The Department of Housing and Urban Development, along with the VA, recently announced more than $1 million have been allocated for homeless veterans in Texas.

CORPUS CHRISTI (Kiii News) — A federal program aimed at helping homeless veterans in Texas received a $1 million grant Friday.

"Sleeping on the streets can get you killed because you're trying to find a safe haven and there's nothing," said Walter Coleman, a formerly homeless veteran. "Just like you have the rats that run underneath the piers and stuff, you have human rats at night that will prey on you."

Coleman served in the U.S. Army in the late 1960s. After several hard knocks, he found himself without a home and was finally ready to change his life.

"I was going through bad relationships. Got all bummed out. Turned into a drunken bum," Coleman said.

The Department of Housing and Urban Development, along with the VA, recently announced more than $1 million have been allocated for homeless veterans in Texas, which means 177 veterans will receive vouchers and seven of those veterans are here in the Coastal Bend.

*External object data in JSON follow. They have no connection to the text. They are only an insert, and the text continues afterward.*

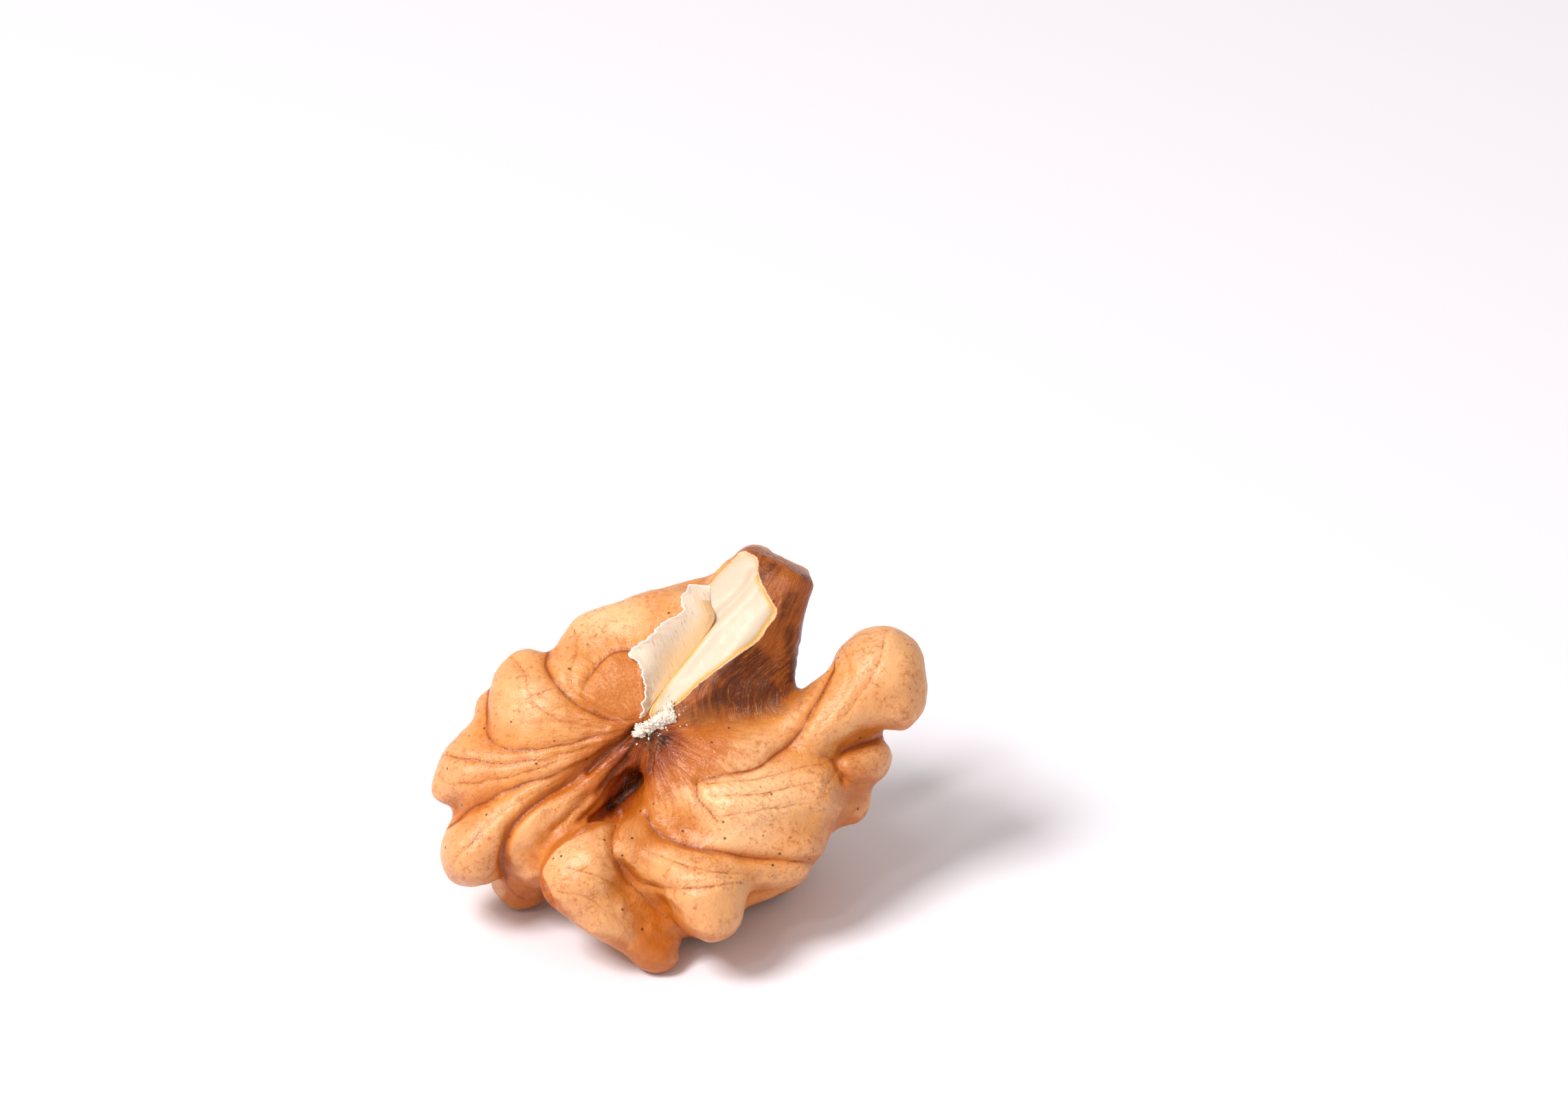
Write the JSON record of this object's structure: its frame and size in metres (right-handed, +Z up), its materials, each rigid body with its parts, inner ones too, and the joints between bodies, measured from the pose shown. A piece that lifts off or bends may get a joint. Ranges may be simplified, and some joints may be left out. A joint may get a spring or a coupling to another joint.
{
  "type": "walnut kernel half",
  "caption": "Shelled walnut kernel half with two deeply folded lobes, veined tan skin and the broken stump of its central bridge, lying on its rounded outer side.",
  "frame": {"origin": "centre of the bounding box's bottom face, on the surface that the kernel half rests on", "axes": "+Z up; the broken inner face looks towards -Y and up, leaning back 60 degrees from upright about X; +X runs along the kernel's longest way, towards its free arm"},
  "size_m": [0.0332, 0.024, 0.0232],
  "materials": {
    "seed_skin": "semi-gloss"
  },
  "bodies": {
    "root": {"kernel_half": "seed_skin"}
  },
  "joints": []
}
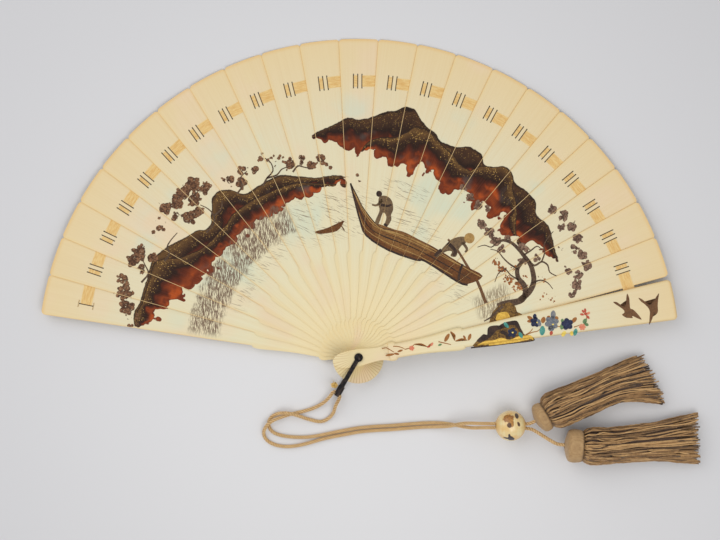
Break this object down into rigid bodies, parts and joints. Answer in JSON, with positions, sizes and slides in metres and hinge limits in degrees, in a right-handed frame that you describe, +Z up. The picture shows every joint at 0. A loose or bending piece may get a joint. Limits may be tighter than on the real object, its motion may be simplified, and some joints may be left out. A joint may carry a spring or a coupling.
{
  "type": "hand fan",
  "caption": "Open brise folding fan with two guards, thin overlapping leaves, slit-threaded silk ribbon, rivet with a metal bail, and a doubled silk cord with a bead and two tassels.",
  "frame": {"origin": "on the table under the middle of the fan's own bounding box, cord and tassels left out; the rivet axis stands 105.5 mm in front of it, at -Y", "axes": "+Z up from the table, +X to the right along the fan's widest extent, +Y from the rivet towards the middle blades' tips"},
  "size_m": [0.4943, 0.3235, 0.0256],
  "materials": {
    "blades": "polished ivory-coloured blade, satin, with fine grain along its length",
    "ribbon": "golden silk ribbon",
    "metal": "dark patinated metal",
    "cord": "braided silk cord",
    "bead": "polished ivory-coloured bead with inlaid spots",
    "tassel": "brown silk threads",
    "lacquer": "painted lacquer with gold"
  },
  "bodies": {
    "rear_guard": {"rear_guard": "blades", "ribbon_00": "ribbon", "rivet": "metal", "rear_washer": "metal", "front_washer": "metal"},
    "leaf_01": {"leaf_01": "blades", "ribbon_01": "ribbon"},
    "leaf_02": {"leaf_02": "blades", "ribbon_02": "ribbon"},
    "leaf_03": {"leaf_03": "blades", "ribbon_03": "ribbon"},
    "leaf_04": {"leaf_04": "blades", "ribbon_04": "ribbon"},
    "leaf_05": {"leaf_05": "blades", "ribbon_05": "ribbon"},
    "leaf_06": {"leaf_06": "blades", "ribbon_06": "ribbon"},
    "leaf_07": {"leaf_07": "blades", "ribbon_07": "ribbon"},
    "leaf_08": {"leaf_08": "blades", "ribbon_08": "ribbon"},
    "leaf_09": {"leaf_09": "blades", "ribbon_09": "ribbon"},
    "leaf_10": {"leaf_10": "blades", "ribbon_10": "ribbon"},
    "leaf_11": {"leaf_11": "blades", "ribbon_11": "ribbon"},
    "leaf_12": {"leaf_12": "blades", "ribbon_12": "ribbon"},
    "leaf_13": {"leaf_13": "blades", "ribbon_13": "ribbon"},
    "leaf_14": {"leaf_14": "blades", "ribbon_14": "ribbon"},
    "leaf_15": {"leaf_15": "blades", "ribbon_15": "ribbon"},
    "leaf_16": {"leaf_16": "blades", "ribbon_16": "ribbon"},
    "leaf_17": {"leaf_17": "blades", "ribbon_17": "ribbon"},
    "leaf_18": {"leaf_18": "blades", "ribbon_18": "ribbon"},
    "leaf_19": {"leaf_19": "blades", "ribbon_19": "ribbon"},
    "leaf_20": {"leaf_20": "blades", "ribbon_20": "ribbon"},
    "leaf_21": {"leaf_21": "blades", "ribbon_21": "ribbon"},
    "front_guard": {"front_guard": "blades"},
    "bail": {"bail": "metal", "bail_collar": "metal", "cord_a": "cord", "cord_b": "cord", "cord_knot": "cord", "tassel_a_head": "tassel", "tassel_a_skirt": "tassel", "tassel_b_head": "tassel", "tassel_b_skirt": "tassel"},
    "bead": {"bead": "bead"}
  },
  "joints": [
    {"name": "fan_fold", "type": "hinge", "parent": "rear_guard", "child": "front_guard", "pos_m": [-0.00029, -0.10496, 0.01166], "axis": [0.025, 0.0462, 0.9986], "range_deg": [0, 158.1]},
    {"name": "leaf_01_turn", "type": "hinge", "parent": "rear_guard", "child": "leaf_01", "pos_m": [-0.00029, -0.10496, 0.01166], "axis": [0.025, 0.0462, 0.9986], "range_deg": [0, 7.2]},
    {"name": "leaf_02_turn", "type": "hinge", "parent": "rear_guard", "child": "leaf_02", "pos_m": [-0.00029, -0.10496, 0.01166], "axis": [0.025, 0.0462, 0.9986], "range_deg": [0, 14.35]},
    {"name": "leaf_03_turn", "type": "hinge", "parent": "rear_guard", "child": "leaf_03", "pos_m": [-0.00029, -0.10496, 0.01166], "axis": [0.025, 0.0462, 0.9986], "range_deg": [0, 21.5]},
    {"name": "leaf_04_turn", "type": "hinge", "parent": "rear_guard", "child": "leaf_04", "pos_m": [-0.00029, -0.10496, 0.01166], "axis": [0.025, 0.0462, 0.9986], "range_deg": [0, 28.65]},
    {"name": "leaf_05_turn", "type": "hinge", "parent": "rear_guard", "child": "leaf_05", "pos_m": [-0.00029, -0.10496, 0.01166], "axis": [0.025, 0.0462, 0.9986], "range_deg": [0, 35.8]},
    {"name": "leaf_06_turn", "type": "hinge", "parent": "rear_guard", "child": "leaf_06", "pos_m": [-0.00029, -0.10496, 0.01166], "axis": [0.025, 0.0462, 0.9986], "range_deg": [0, 42.95]},
    {"name": "leaf_07_turn", "type": "hinge", "parent": "rear_guard", "child": "leaf_07", "pos_m": [-0.00029, -0.10496, 0.01166], "axis": [0.025, 0.0462, 0.9986], "range_deg": [0, 50.1]},
    {"name": "leaf_08_turn", "type": "hinge", "parent": "rear_guard", "child": "leaf_08", "pos_m": [-0.00029, -0.10496, 0.01166], "axis": [0.025, 0.0462, 0.9986], "range_deg": [0, 57.25]},
    {"name": "leaf_09_turn", "type": "hinge", "parent": "rear_guard", "child": "leaf_09", "pos_m": [-0.00029, -0.10496, 0.01166], "axis": [0.025, 0.0462, 0.9986], "range_deg": [0, 64.4]},
    {"name": "leaf_10_turn", "type": "hinge", "parent": "rear_guard", "child": "leaf_10", "pos_m": [-0.00029, -0.10496, 0.01166], "axis": [0.025, 0.0462, 0.9986], "range_deg": [0, 71.55]},
    {"name": "leaf_11_turn", "type": "hinge", "parent": "rear_guard", "child": "leaf_11", "pos_m": [-0.00029, -0.10496, 0.01166], "axis": [0.025, 0.0462, 0.9986], "range_deg": [0, 78.7]},
    {"name": "leaf_12_turn", "type": "hinge", "parent": "rear_guard", "child": "leaf_12", "pos_m": [-0.00029, -0.10496, 0.01166], "axis": [0.025, 0.0462, 0.9986], "range_deg": [0, 85.85]},
    {"name": "leaf_13_turn", "type": "hinge", "parent": "rear_guard", "child": "leaf_13", "pos_m": [-0.00029, -0.10496, 0.01166], "axis": [0.025, 0.0462, 0.9986], "range_deg": [0, 93]},
    {"name": "leaf_14_turn", "type": "hinge", "parent": "rear_guard", "child": "leaf_14", "pos_m": [-0.00029, -0.10496, 0.01166], "axis": [0.025, 0.0462, 0.9986], "range_deg": [0, 100.15]},
    {"name": "leaf_15_turn", "type": "hinge", "parent": "rear_guard", "child": "leaf_15", "pos_m": [-0.00029, -0.10496, 0.01166], "axis": [0.025, 0.0462, 0.9986], "range_deg": [0, 107.3]},
    {"name": "leaf_16_turn", "type": "hinge", "parent": "rear_guard", "child": "leaf_16", "pos_m": [-0.00029, -0.10496, 0.01166], "axis": [0.025, 0.0462, 0.9986], "range_deg": [0, 114.45]},
    {"name": "leaf_17_turn", "type": "hinge", "parent": "rear_guard", "child": "leaf_17", "pos_m": [-0.00029, -0.10496, 0.01166], "axis": [0.025, 0.0462, 0.9986], "range_deg": [0, 121.6]},
    {"name": "leaf_18_turn", "type": "hinge", "parent": "rear_guard", "child": "leaf_18", "pos_m": [-0.00029, -0.10496, 0.01166], "axis": [0.025, 0.0462, 0.9986], "range_deg": [0, 128.75]},
    {"name": "leaf_19_turn", "type": "hinge", "parent": "rear_guard", "child": "leaf_19", "pos_m": [-0.00029, -0.10496, 0.01166], "axis": [0.025, 0.0462, 0.9986], "range_deg": [0, 135.9]},
    {"name": "leaf_20_turn", "type": "hinge", "parent": "rear_guard", "child": "leaf_20", "pos_m": [-0.00029, -0.10496, 0.01166], "axis": [0.025, 0.0462, 0.9986], "range_deg": [0, 143.05]},
    {"name": "leaf_21_turn", "type": "hinge", "parent": "rear_guard", "child": "leaf_21", "pos_m": [-0.00029, -0.10496, 0.01166], "axis": [0.025, 0.0462, 0.9986], "range_deg": [0, 150.2]},
    {"name": "bail_swing", "type": "hinge", "parent": "rear_guard", "child": "bail", "pos_m": [-0.00029, -0.10496, 0.01166], "axis": [0.025, 0.0462, 0.9986], "range_deg": [-28, 2]},
    {"name": "bead_slide", "type": "slide", "parent": "bail", "child": "bead", "axis": [1, 0, 0], "range_m": [-0.009, 0]}
  ],
  "couplings": [
    {"joint": "leaf_01_turn", "follows": "fan_fold", "ratio": 0.045225},
    {"joint": "leaf_02_turn", "follows": "fan_fold", "ratio": 0.090449},
    {"joint": "leaf_03_turn", "follows": "fan_fold", "ratio": 0.13567},
    {"joint": "leaf_04_turn", "follows": "fan_fold", "ratio": 0.1809},
    {"joint": "leaf_05_turn", "follows": "fan_fold", "ratio": 0.22612},
    {"joint": "leaf_06_turn", "follows": "fan_fold", "ratio": 0.27135},
    {"joint": "leaf_07_turn", "follows": "fan_fold", "ratio": 0.31657},
    {"joint": "leaf_08_turn", "follows": "fan_fold", "ratio": 0.3618},
    {"joint": "leaf_09_turn", "follows": "fan_fold", "ratio": 0.40702},
    {"joint": "leaf_10_turn", "follows": "fan_fold", "ratio": 0.45225},
    {"joint": "leaf_11_turn", "follows": "fan_fold", "ratio": 0.49747},
    {"joint": "leaf_12_turn", "follows": "fan_fold", "ratio": 0.54269},
    {"joint": "leaf_13_turn", "follows": "fan_fold", "ratio": 0.58792},
    {"joint": "leaf_14_turn", "follows": "fan_fold", "ratio": 0.63314},
    {"joint": "leaf_15_turn", "follows": "fan_fold", "ratio": 0.67837},
    {"joint": "leaf_16_turn", "follows": "fan_fold", "ratio": 0.72359},
    {"joint": "leaf_17_turn", "follows": "fan_fold", "ratio": 0.76882},
    {"joint": "leaf_18_turn", "follows": "fan_fold", "ratio": 0.81404},
    {"joint": "leaf_19_turn", "follows": "fan_fold", "ratio": 0.85927},
    {"joint": "leaf_20_turn", "follows": "fan_fold", "ratio": 0.90449},
    {"joint": "leaf_21_turn", "follows": "fan_fold", "ratio": 0.94971}
  ]
}
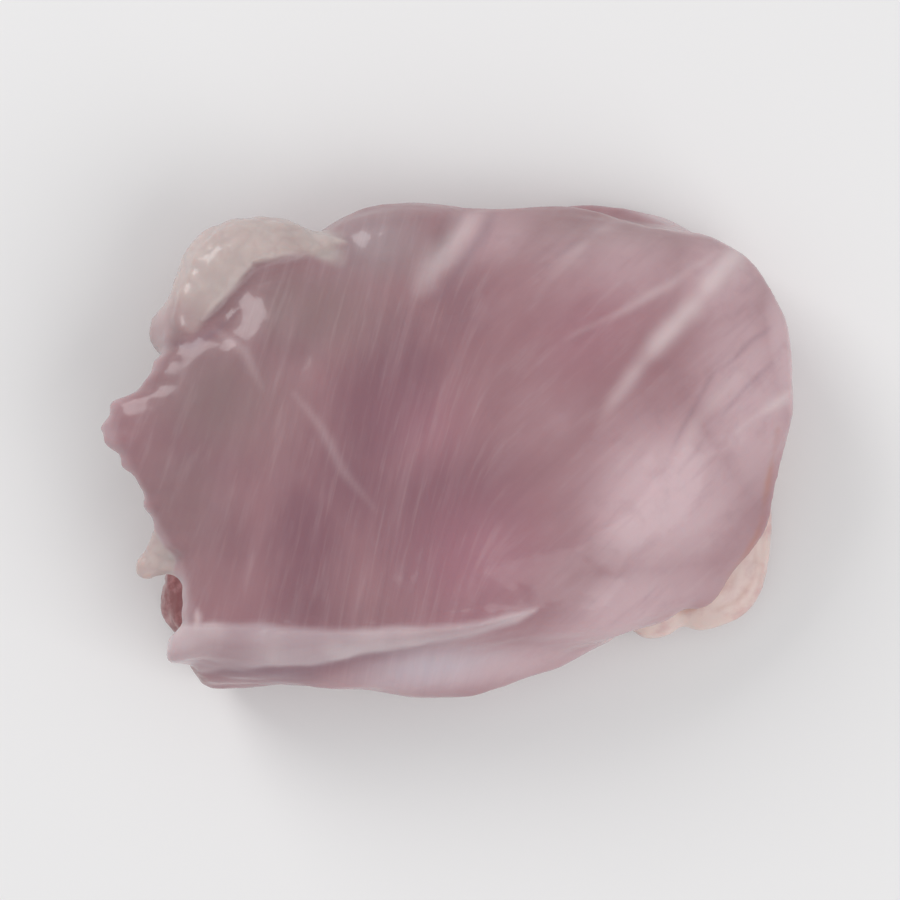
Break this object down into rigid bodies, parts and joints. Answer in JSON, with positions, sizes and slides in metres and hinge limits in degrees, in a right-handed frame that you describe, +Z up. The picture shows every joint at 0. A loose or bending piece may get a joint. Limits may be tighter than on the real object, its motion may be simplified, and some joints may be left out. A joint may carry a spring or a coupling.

For veterans like Coleman and more than 130 others in the city, the program is helping them reclaim their lives. Coleman's case worker, Texas Valley Coastal Bend Homeless Program Manager Carrie Myers, said it's not just rental housing assistance.

"We work with the veterans on their housing and not just their housing," Myers said. "Their income. Their medical needs. Their mental health needs. Substance abuse needs. Legal needs. Support system needs."

Myers said they meet with the veterans when they seek medical help at the VA clinic and if they qualify, that's when they are accepted into the program. She said the VA is about to conduct a downtown survey on how many homeless veterans are living on the streets of Corpus Christi.

"We need to know every single veteran that is in this community that is homeless, because there are so many programs with our community partners that we can connect them with that we want to be able to take care of every veteran," Myers said.

That survey is planned for Nov. 2.

Coleman's advice? Veterans should seek out the VA.

"They're the only people you can go to," Coleman said.